══ Dataset extract ══

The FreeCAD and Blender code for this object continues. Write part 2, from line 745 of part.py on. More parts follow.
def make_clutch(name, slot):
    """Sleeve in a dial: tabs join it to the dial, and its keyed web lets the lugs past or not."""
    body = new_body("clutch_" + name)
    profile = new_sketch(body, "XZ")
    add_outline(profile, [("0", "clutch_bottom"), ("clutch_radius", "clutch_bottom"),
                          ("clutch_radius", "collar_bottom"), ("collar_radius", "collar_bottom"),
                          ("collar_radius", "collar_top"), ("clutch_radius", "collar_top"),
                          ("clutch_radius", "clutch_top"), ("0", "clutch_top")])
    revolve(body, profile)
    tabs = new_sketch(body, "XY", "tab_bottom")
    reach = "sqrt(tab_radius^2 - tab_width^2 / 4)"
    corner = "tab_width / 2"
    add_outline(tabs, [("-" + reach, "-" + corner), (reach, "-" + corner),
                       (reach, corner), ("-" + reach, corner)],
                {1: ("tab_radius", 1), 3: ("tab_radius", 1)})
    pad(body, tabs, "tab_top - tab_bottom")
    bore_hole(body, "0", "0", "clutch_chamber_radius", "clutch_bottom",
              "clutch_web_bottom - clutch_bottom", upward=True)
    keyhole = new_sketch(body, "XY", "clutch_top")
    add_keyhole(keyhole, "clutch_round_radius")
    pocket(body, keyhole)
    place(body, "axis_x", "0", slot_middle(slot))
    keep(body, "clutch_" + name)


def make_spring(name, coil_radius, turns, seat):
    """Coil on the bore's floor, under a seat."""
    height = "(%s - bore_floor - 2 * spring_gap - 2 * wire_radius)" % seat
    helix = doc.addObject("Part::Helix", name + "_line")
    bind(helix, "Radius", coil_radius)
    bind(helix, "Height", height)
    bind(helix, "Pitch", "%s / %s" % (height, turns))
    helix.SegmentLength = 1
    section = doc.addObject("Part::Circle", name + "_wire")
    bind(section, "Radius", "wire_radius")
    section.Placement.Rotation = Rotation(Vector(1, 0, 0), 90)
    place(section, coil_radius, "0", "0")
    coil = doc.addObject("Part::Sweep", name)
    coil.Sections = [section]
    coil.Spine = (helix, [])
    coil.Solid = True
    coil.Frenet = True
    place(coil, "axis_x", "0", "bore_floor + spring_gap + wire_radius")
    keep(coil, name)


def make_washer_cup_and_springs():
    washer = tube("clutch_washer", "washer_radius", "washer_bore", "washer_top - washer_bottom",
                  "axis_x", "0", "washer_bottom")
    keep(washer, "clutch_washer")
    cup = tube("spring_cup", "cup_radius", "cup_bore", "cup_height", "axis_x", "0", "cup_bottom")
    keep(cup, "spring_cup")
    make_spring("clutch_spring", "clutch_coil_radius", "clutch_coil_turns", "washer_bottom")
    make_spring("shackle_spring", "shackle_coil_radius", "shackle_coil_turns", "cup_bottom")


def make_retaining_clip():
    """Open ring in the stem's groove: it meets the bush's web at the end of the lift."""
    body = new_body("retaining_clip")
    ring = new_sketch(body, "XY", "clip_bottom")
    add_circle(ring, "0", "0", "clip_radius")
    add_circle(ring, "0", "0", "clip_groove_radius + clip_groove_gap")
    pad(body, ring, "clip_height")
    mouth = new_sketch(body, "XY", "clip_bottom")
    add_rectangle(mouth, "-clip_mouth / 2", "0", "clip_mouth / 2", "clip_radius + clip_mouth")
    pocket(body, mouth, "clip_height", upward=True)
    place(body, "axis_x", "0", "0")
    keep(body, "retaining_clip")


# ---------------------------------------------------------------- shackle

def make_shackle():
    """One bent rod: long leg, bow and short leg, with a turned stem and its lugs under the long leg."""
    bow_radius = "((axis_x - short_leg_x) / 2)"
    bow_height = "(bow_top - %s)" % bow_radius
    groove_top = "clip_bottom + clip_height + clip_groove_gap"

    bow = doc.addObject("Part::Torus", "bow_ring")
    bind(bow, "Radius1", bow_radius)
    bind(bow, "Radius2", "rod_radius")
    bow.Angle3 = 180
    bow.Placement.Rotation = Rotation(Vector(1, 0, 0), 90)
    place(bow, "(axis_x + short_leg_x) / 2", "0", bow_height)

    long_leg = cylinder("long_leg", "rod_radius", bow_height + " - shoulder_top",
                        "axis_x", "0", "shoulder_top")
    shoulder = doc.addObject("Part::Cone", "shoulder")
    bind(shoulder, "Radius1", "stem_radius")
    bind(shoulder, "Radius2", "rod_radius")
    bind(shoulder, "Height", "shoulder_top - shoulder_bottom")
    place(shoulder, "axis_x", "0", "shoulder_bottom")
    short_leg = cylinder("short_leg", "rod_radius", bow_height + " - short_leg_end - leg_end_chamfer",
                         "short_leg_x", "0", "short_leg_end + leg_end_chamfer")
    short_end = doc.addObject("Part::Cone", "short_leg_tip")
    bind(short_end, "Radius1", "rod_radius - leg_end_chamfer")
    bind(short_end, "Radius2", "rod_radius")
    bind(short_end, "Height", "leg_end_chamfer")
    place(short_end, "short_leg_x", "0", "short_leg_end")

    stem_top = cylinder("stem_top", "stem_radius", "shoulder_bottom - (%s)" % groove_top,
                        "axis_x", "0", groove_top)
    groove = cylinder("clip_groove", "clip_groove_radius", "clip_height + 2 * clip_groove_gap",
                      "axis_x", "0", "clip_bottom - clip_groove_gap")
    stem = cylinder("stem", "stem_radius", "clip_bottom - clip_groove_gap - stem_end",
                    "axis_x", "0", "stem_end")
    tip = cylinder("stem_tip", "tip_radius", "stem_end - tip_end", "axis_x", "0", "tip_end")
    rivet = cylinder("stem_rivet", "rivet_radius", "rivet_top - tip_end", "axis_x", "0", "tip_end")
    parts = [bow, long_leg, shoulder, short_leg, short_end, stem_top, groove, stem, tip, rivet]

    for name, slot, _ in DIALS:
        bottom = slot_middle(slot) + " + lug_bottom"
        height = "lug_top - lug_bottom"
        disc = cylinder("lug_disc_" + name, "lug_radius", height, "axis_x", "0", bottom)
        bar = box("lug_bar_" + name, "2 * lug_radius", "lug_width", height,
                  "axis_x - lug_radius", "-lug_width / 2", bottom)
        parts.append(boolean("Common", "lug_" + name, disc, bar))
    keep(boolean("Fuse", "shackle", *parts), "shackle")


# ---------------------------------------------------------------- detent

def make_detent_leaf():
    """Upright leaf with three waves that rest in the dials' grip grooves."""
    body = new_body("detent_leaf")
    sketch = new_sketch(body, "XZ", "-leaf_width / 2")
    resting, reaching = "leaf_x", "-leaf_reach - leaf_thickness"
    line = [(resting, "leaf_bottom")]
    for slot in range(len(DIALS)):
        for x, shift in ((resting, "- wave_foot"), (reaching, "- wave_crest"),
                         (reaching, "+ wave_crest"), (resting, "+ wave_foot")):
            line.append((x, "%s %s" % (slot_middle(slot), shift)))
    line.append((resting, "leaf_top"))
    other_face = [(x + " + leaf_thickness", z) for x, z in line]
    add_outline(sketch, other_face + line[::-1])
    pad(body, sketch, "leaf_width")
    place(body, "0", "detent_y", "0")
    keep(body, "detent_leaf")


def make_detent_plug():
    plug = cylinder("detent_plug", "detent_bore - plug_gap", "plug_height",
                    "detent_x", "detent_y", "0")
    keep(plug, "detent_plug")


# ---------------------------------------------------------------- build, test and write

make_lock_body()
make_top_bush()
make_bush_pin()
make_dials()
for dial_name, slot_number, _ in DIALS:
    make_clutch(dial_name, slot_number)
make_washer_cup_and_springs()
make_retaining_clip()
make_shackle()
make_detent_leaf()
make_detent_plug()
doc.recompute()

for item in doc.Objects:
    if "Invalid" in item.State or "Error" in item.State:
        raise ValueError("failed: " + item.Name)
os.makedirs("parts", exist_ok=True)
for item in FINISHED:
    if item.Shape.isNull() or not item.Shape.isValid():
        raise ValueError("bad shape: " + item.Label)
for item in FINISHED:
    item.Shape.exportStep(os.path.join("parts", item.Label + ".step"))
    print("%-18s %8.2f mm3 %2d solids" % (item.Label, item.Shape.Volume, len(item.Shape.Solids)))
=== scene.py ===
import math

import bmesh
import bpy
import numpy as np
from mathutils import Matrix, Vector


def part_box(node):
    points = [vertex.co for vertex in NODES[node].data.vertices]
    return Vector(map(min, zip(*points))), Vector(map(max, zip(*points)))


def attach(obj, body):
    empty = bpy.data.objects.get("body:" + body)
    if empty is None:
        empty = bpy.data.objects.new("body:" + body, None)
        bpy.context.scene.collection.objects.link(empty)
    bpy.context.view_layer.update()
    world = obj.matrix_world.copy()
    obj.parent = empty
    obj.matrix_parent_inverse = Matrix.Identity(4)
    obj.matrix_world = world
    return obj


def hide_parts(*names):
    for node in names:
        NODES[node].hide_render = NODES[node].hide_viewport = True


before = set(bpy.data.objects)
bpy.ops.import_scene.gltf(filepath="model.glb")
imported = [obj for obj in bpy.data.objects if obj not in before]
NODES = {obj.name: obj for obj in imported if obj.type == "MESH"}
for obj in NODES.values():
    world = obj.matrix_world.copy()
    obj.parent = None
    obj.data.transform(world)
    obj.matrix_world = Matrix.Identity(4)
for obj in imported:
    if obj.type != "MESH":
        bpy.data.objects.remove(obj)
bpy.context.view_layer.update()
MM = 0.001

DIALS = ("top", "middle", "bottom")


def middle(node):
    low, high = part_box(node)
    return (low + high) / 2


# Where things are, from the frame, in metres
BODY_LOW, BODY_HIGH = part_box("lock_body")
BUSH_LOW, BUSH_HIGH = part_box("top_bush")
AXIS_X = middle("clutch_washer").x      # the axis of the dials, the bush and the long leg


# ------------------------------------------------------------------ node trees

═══

→ **Do this**
Write out once more the lines above beginning at the line with "NODES[node].hide_render = NODES[node].hide_viewport"; continue through the final line and stop there.

→ **Solution to the exercise**
        NODES[node].hide_render = NODES[node].hide_viewport = True


before = set(bpy.data.objects)
bpy.ops.import_scene.gltf(filepath="model.glb")
imported = [obj for obj in bpy.data.objects if obj not in before]
NODES = {obj.name: obj for obj in imported if obj.type == "MESH"}
for obj in NODES.values():
    world = obj.matrix_world.copy()
    obj.parent = None
    obj.data.transform(world)
    obj.matrix_world = Matrix.Identity(4)
for obj in imported:
    if obj.type != "MESH":
        bpy.data.objects.remove(obj)
bpy.context.view_layer.update()
MM = 0.001

DIALS = ("top", "middle", "bottom")


def middle(node):
    low, high = part_box(node)
    return (low + high) / 2


# Where things are, from the frame, in metres
BODY_LOW, BODY_HIGH = part_box("lock_body")
BUSH_LOW, BUSH_HIGH = part_box("top_bush")
AXIS_X = middle("clutch_washer").x      # the axis of the dials, the bush and the long leg


# ------------------------------------------------------------------ node trees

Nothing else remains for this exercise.